LUIS ANTONIO DE VILLENA
Dicen que no es conveniente ser hijo de padres muy famosos, pues lo que al principio ayuda, se vuelve luego en tu contra. A no ser que logres cambiar la ecuación A es hijo de B, por esta otra: B es el padre de A. Pero eso no es fácil, y menos cuando B era Thomas Mann, Premio Nobel y uno de los grandes novelistas europeos del siglo XX.
Klaus Mann (1906-1949) fue el mayor de sus hijos -todos a la sombra del padre- y el único de ellos que resultó no sólo un personaje singular (como su hermana Erika) sino además escritor como el Mago, según llama al imponente Thomas. La diferencia es simple y terrible, cuando se vive bajo el mismo techo familiar: Klaus Mann fue un notable escritor, un buen escritor (véase su novela Mefisto o las memorias que acaba de editar Alba, Cambio de rumbo, su último libro) pero es que Thomas simplemente era un genio.
Klaus tiene el poderoso encanto de las altas figuras menores, de los seres atrevidos y conflictivos, de los que creen hasta equivocarse que el mundo puede ser mejor e ir adelante. Habló de Luis II de Baviera y del músico Chaikovski, porque fueron seres hipersensibles y homosexuales en un mundo hostil a esa condición. Klaus también fue homosexual, y como vivió tantos años de lucha como años muy libertarios, anduvo entre el sexo juvenil y las drogas más o menos duras, sin dejar de salir de la Alemania nazi y terminar peleando en la II Guerra Mundial como teniente del Ejército norteamericano.
Su vida (que contó poco antes de morir, en un estilo rápido, directo y grato sin falta de lagunas líricas) es así el friso sorprendente y vivaz de una época convulsa: el periodo de entreguerras, los años 20 y 30. Pero convulso también quiere decir desasosegado. Y Klaus (como su amiga suiza Annemarie Schwarzenbach) padeció de continuo un desesperado afán de libertad y alegría, unido a una perseverante sensación de caída y vacío. Hasta que se desembarazó de todo, en Cannes, con una alta dosis de somníferos. ¿La sombra del padre?
A Thomas Mann no podía asustarle nada, porque su literatura es siempre una escritura de conflictos. Y al autor de La Muerte en Venecia la homosexualidad le era muy familiar. Pero nunca supo ayudar a su hijo, bastante tenía con él mismo. En realidad los genios no debieran tener hijos, no los necesitan, su herencia es su obra y para ella viven. Klaus, al contrario, se escinde entre obra y vida, duda, intenta superarse, aspira a ser feliz, se agita, vuela, torna a subir, pero no lo logra.

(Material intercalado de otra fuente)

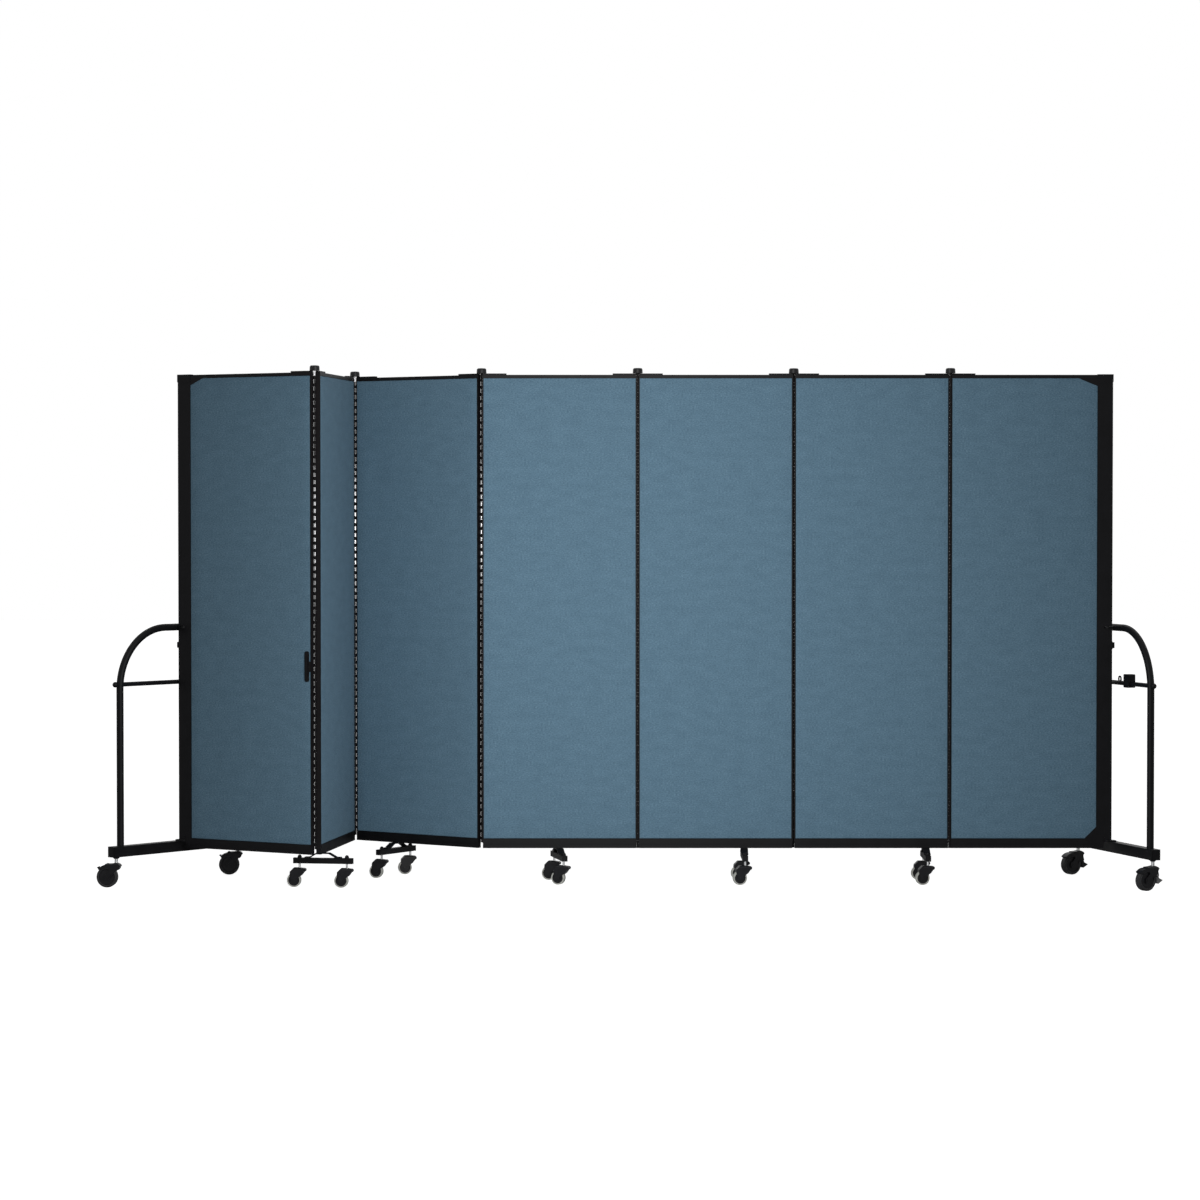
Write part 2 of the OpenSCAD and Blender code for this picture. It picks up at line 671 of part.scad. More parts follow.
for (k = [1 : panel_count]) {
    if (drawn(str("panel_", k, "_frame"))) panel_frame(k);
    if (drawn(str("panel_", k, "_fabric"))) panel_fabric(k);
    if (drawn(str("panel_", k, "_hinge_leaves"))) panel_leaves(k);
}
for (k = [2 : panel_count - 1]) {
    if (drawn(str("truck_", k))) truck(k);
    for (s = SIDES) {
        if (drawn(str("caster_fork_", k, "_", s[0])))
            color([0.09, 0.09, 0.1]) small_caster_at(k, s[1]) small_fork();
        if (drawn(str("caster_wheel_", k, "_", s[0])))
            color([0.5, 0.5, 0.5]) small_caster_at(k, s[1]) small_wheel();
    }
}
if (drawn("end_frame_left")) end_frame_left();
if (drawn("end_frame_right")) end_frame_right();
for (e = ENDS)
    for (s = SIDES) {
        if (drawn(str("end_fork_", e, "_", s[0])))
            color([0.1, 0.1, 0.11]) large_caster_at(e, s[1]) large_fork(e == "left");
        if (drawn(str("end_wheel_", e, "_", s[0])))
            color([0.2, 0.2, 0.21]) large_caster_at(e, s[1]) large_wheel();
        if (drawn(str("brake_pedal_", e, "_", s[0])))
            color([0.35, 0.35, 0.36]) large_caster_at(e, s[1]) brake(e == "left");
    }
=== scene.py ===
"""Looks of the accordion folding partition, dressed over its CAD frame."""
import json
import math

import bmesh
import bpy
from mathutils import Matrix, Vector


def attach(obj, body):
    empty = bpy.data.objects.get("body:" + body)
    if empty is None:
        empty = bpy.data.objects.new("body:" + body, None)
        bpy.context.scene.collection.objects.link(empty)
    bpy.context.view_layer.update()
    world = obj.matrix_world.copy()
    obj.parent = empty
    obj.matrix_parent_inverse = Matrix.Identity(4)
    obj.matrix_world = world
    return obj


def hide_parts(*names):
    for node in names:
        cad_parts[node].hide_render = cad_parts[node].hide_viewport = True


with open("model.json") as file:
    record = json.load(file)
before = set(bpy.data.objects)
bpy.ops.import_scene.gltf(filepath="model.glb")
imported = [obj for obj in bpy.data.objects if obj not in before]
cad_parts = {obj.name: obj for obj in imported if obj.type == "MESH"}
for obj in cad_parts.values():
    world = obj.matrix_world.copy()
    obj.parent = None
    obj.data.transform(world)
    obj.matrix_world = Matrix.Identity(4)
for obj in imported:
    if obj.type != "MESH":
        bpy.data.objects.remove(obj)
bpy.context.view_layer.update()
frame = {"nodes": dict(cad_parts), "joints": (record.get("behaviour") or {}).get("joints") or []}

MM = 0.001
JOINTS = {j["name"]: j for j in frame["joints"]}
NODES = frame["nodes"]

# ---------------------------------------------------------------- driving sizes, as in the CAD model

PANELS = range(1, 8)
PITCH = 562 * MM
THICK = 18 * MM
BOTTOM = 124 * MM
TOP = 1829 * MM
EDGE_GAP = 4 * MM
STILE = 3 * MM
BOTTOM_RAIL = 35 * MM
TOP_RAIL = 12 * MM
RECESS = 1 * MM
POST_W = 55 * MM
POST_REACH = 23 * MM
AXIS_OFF = THICK / 2 + 1.25 * MM
BARREL_R = 3.5 * MM
LEAF_LOW = 142 * MM
KNUCKLES_LOW = 152.65 * MM
KNUCKLES_TOP = 1816 * MM
COLLAR_R = 3 * MM
FLANGE_TOP = TOP + 5 * MM
KNOB_Z = TOP + 7 * MM
FOOT_Z = 108 * MM
# Each panel's turn on the plan, in degrees
TURNS = {1: -30, 2: 81.5, 3: -34.1, 4: 0, 5: 0, 6: 0, 7: 0}
HINGES = range(1, 7)
FIRST_STRAIGHT_HINGE = 4

SMALL_WHEEL_R = 25 * MM
SMALL_WHEEL_W = 19 * MM
SMALL_TREAD = 5 * MM
SMALL_BORE_R = 3.1 * MM
SMALL_STEM_R = 4 * MM
SMALL_STEM_LOW = 72 * MM
LARGE_WHEEL_R = 37.5 * MM
LARGE_WHEEL_W = 24 * MM
LARGE_TREAD = 7 * MM
LARGE_BORE_R = 4.1 * MM
LARGE_STEM_R = 6 * MM
LARGE_STEM_LOW = 90.5 * MM

# ---------------------------------------------------------------- sizes of the looks

# Edges that turn by more than this many degrees are sharp
SHARP_ANGLE = 35
SOFT_EDGE = 0.8 * MM
# What a face may stand off the radius it belongs to
SLACK = 0.3 * MM


def hinge_side(j):
    """+1 for the hinges behind the panels, which are the odd ones, and -1 for those in front."""
    return 1 if j % 2 else -1


def panel_matrix(k):
    """Panel k's own frame: x along it from its left hinge line, y towards its back, z up."""
    turn = Matrix.Rotation(math.radians(TURNS[k]), 4, "Z")
    j, along = (1, PITCH) if k == 1 else (k - 1, 0)
    hinge = Vector(JOINTS[f"hinge_{j}"]["pos_m"])
    hinge.z = 0
    return Matrix.Translation(hinge) @ turn @ Matrix.Translation((-along, -hinge_side(j) * AXIS_OFF, 0))


def panel_span(k):
    """Where panel k starts and ends along its own length, and the widths of its two uprights."""
    start = -POST_REACH if k == 1 else EDGE_GAP
    end = PITCH + POST_REACH if k == 7 else PITCH - EDGE_GAP
    return start, end, POST_W if k == 1 else STILE, POST_W if k == 7 else STILE


# ---------------------------------------------------------------- materials


def new_material(name, color, roughness, metallic=0.0):
    mat = bpy.data.materials.new(name)
    mat.use_nodes = True
    shader = mat.node_tree.nodes["Principled BSDF"]
    shader.inputs["Base Color"].default_value = (*color, 1)
    shader.inputs["Roughness"].default_value = roughness
    shader.inputs["Metallic"].default_value = metallic
    return mat, mat.node_tree, shader


def add_noise(tree, vector, scale, detail, rough=0.5):
    noise = tree.nodes.new("ShaderNodeTexNoise")
    noise.inputs["Scale"].default_value = scale
    noise.inputs["Detail"].default_value = detail
    noise.inputs["Roughness"].default_value = rough
    tree.links.new(vector, noise.inputs["Vector"])
    return noise.outputs["Fac"]


def add_ramp(tree, value, stops):
    ramp = tree.nodes.new("ShaderNodeValToRGB")
    ramp.color_ramp.elements[0].position = stops[0][0]
    ramp.color_ramp.elements[0].color = (*stops[0][1], 1)
    ramp.color_ramp.elements[1].position = stops[-1][0]
    ramp.color_ramp.elements[1].color = (*stops[-1][1], 1)
    for at, color in stops[1:-1]:
        ramp.color_ramp.elements.new(at).color = (*color, 1)
    tree.links.new(value, ramp.inputs["Fac"])
    return ramp.outputs["Color"]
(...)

Cambio de rumbo es una memoria vivaz, alerta, melancólica. Un hermoso libro, que nos deja la sensación de haber tocado a un ser vulnerable y frágil, que aun sin quererlo, nunca pudo dejar de medirse -o de pensar que otros lo harían- con la sombra de un padre obelisco, un hombre hizo de la contención su divisa y fue un segundo Goethe. Klaus fue siempre el hijo de Thomas, y nunca será Thomas el padre de Klaus. Pero el hijo tiene un poderoso atractivo. Porque si casi ninguno somos gigantes, casi todos (de un modo u otro) resultamos perdedores.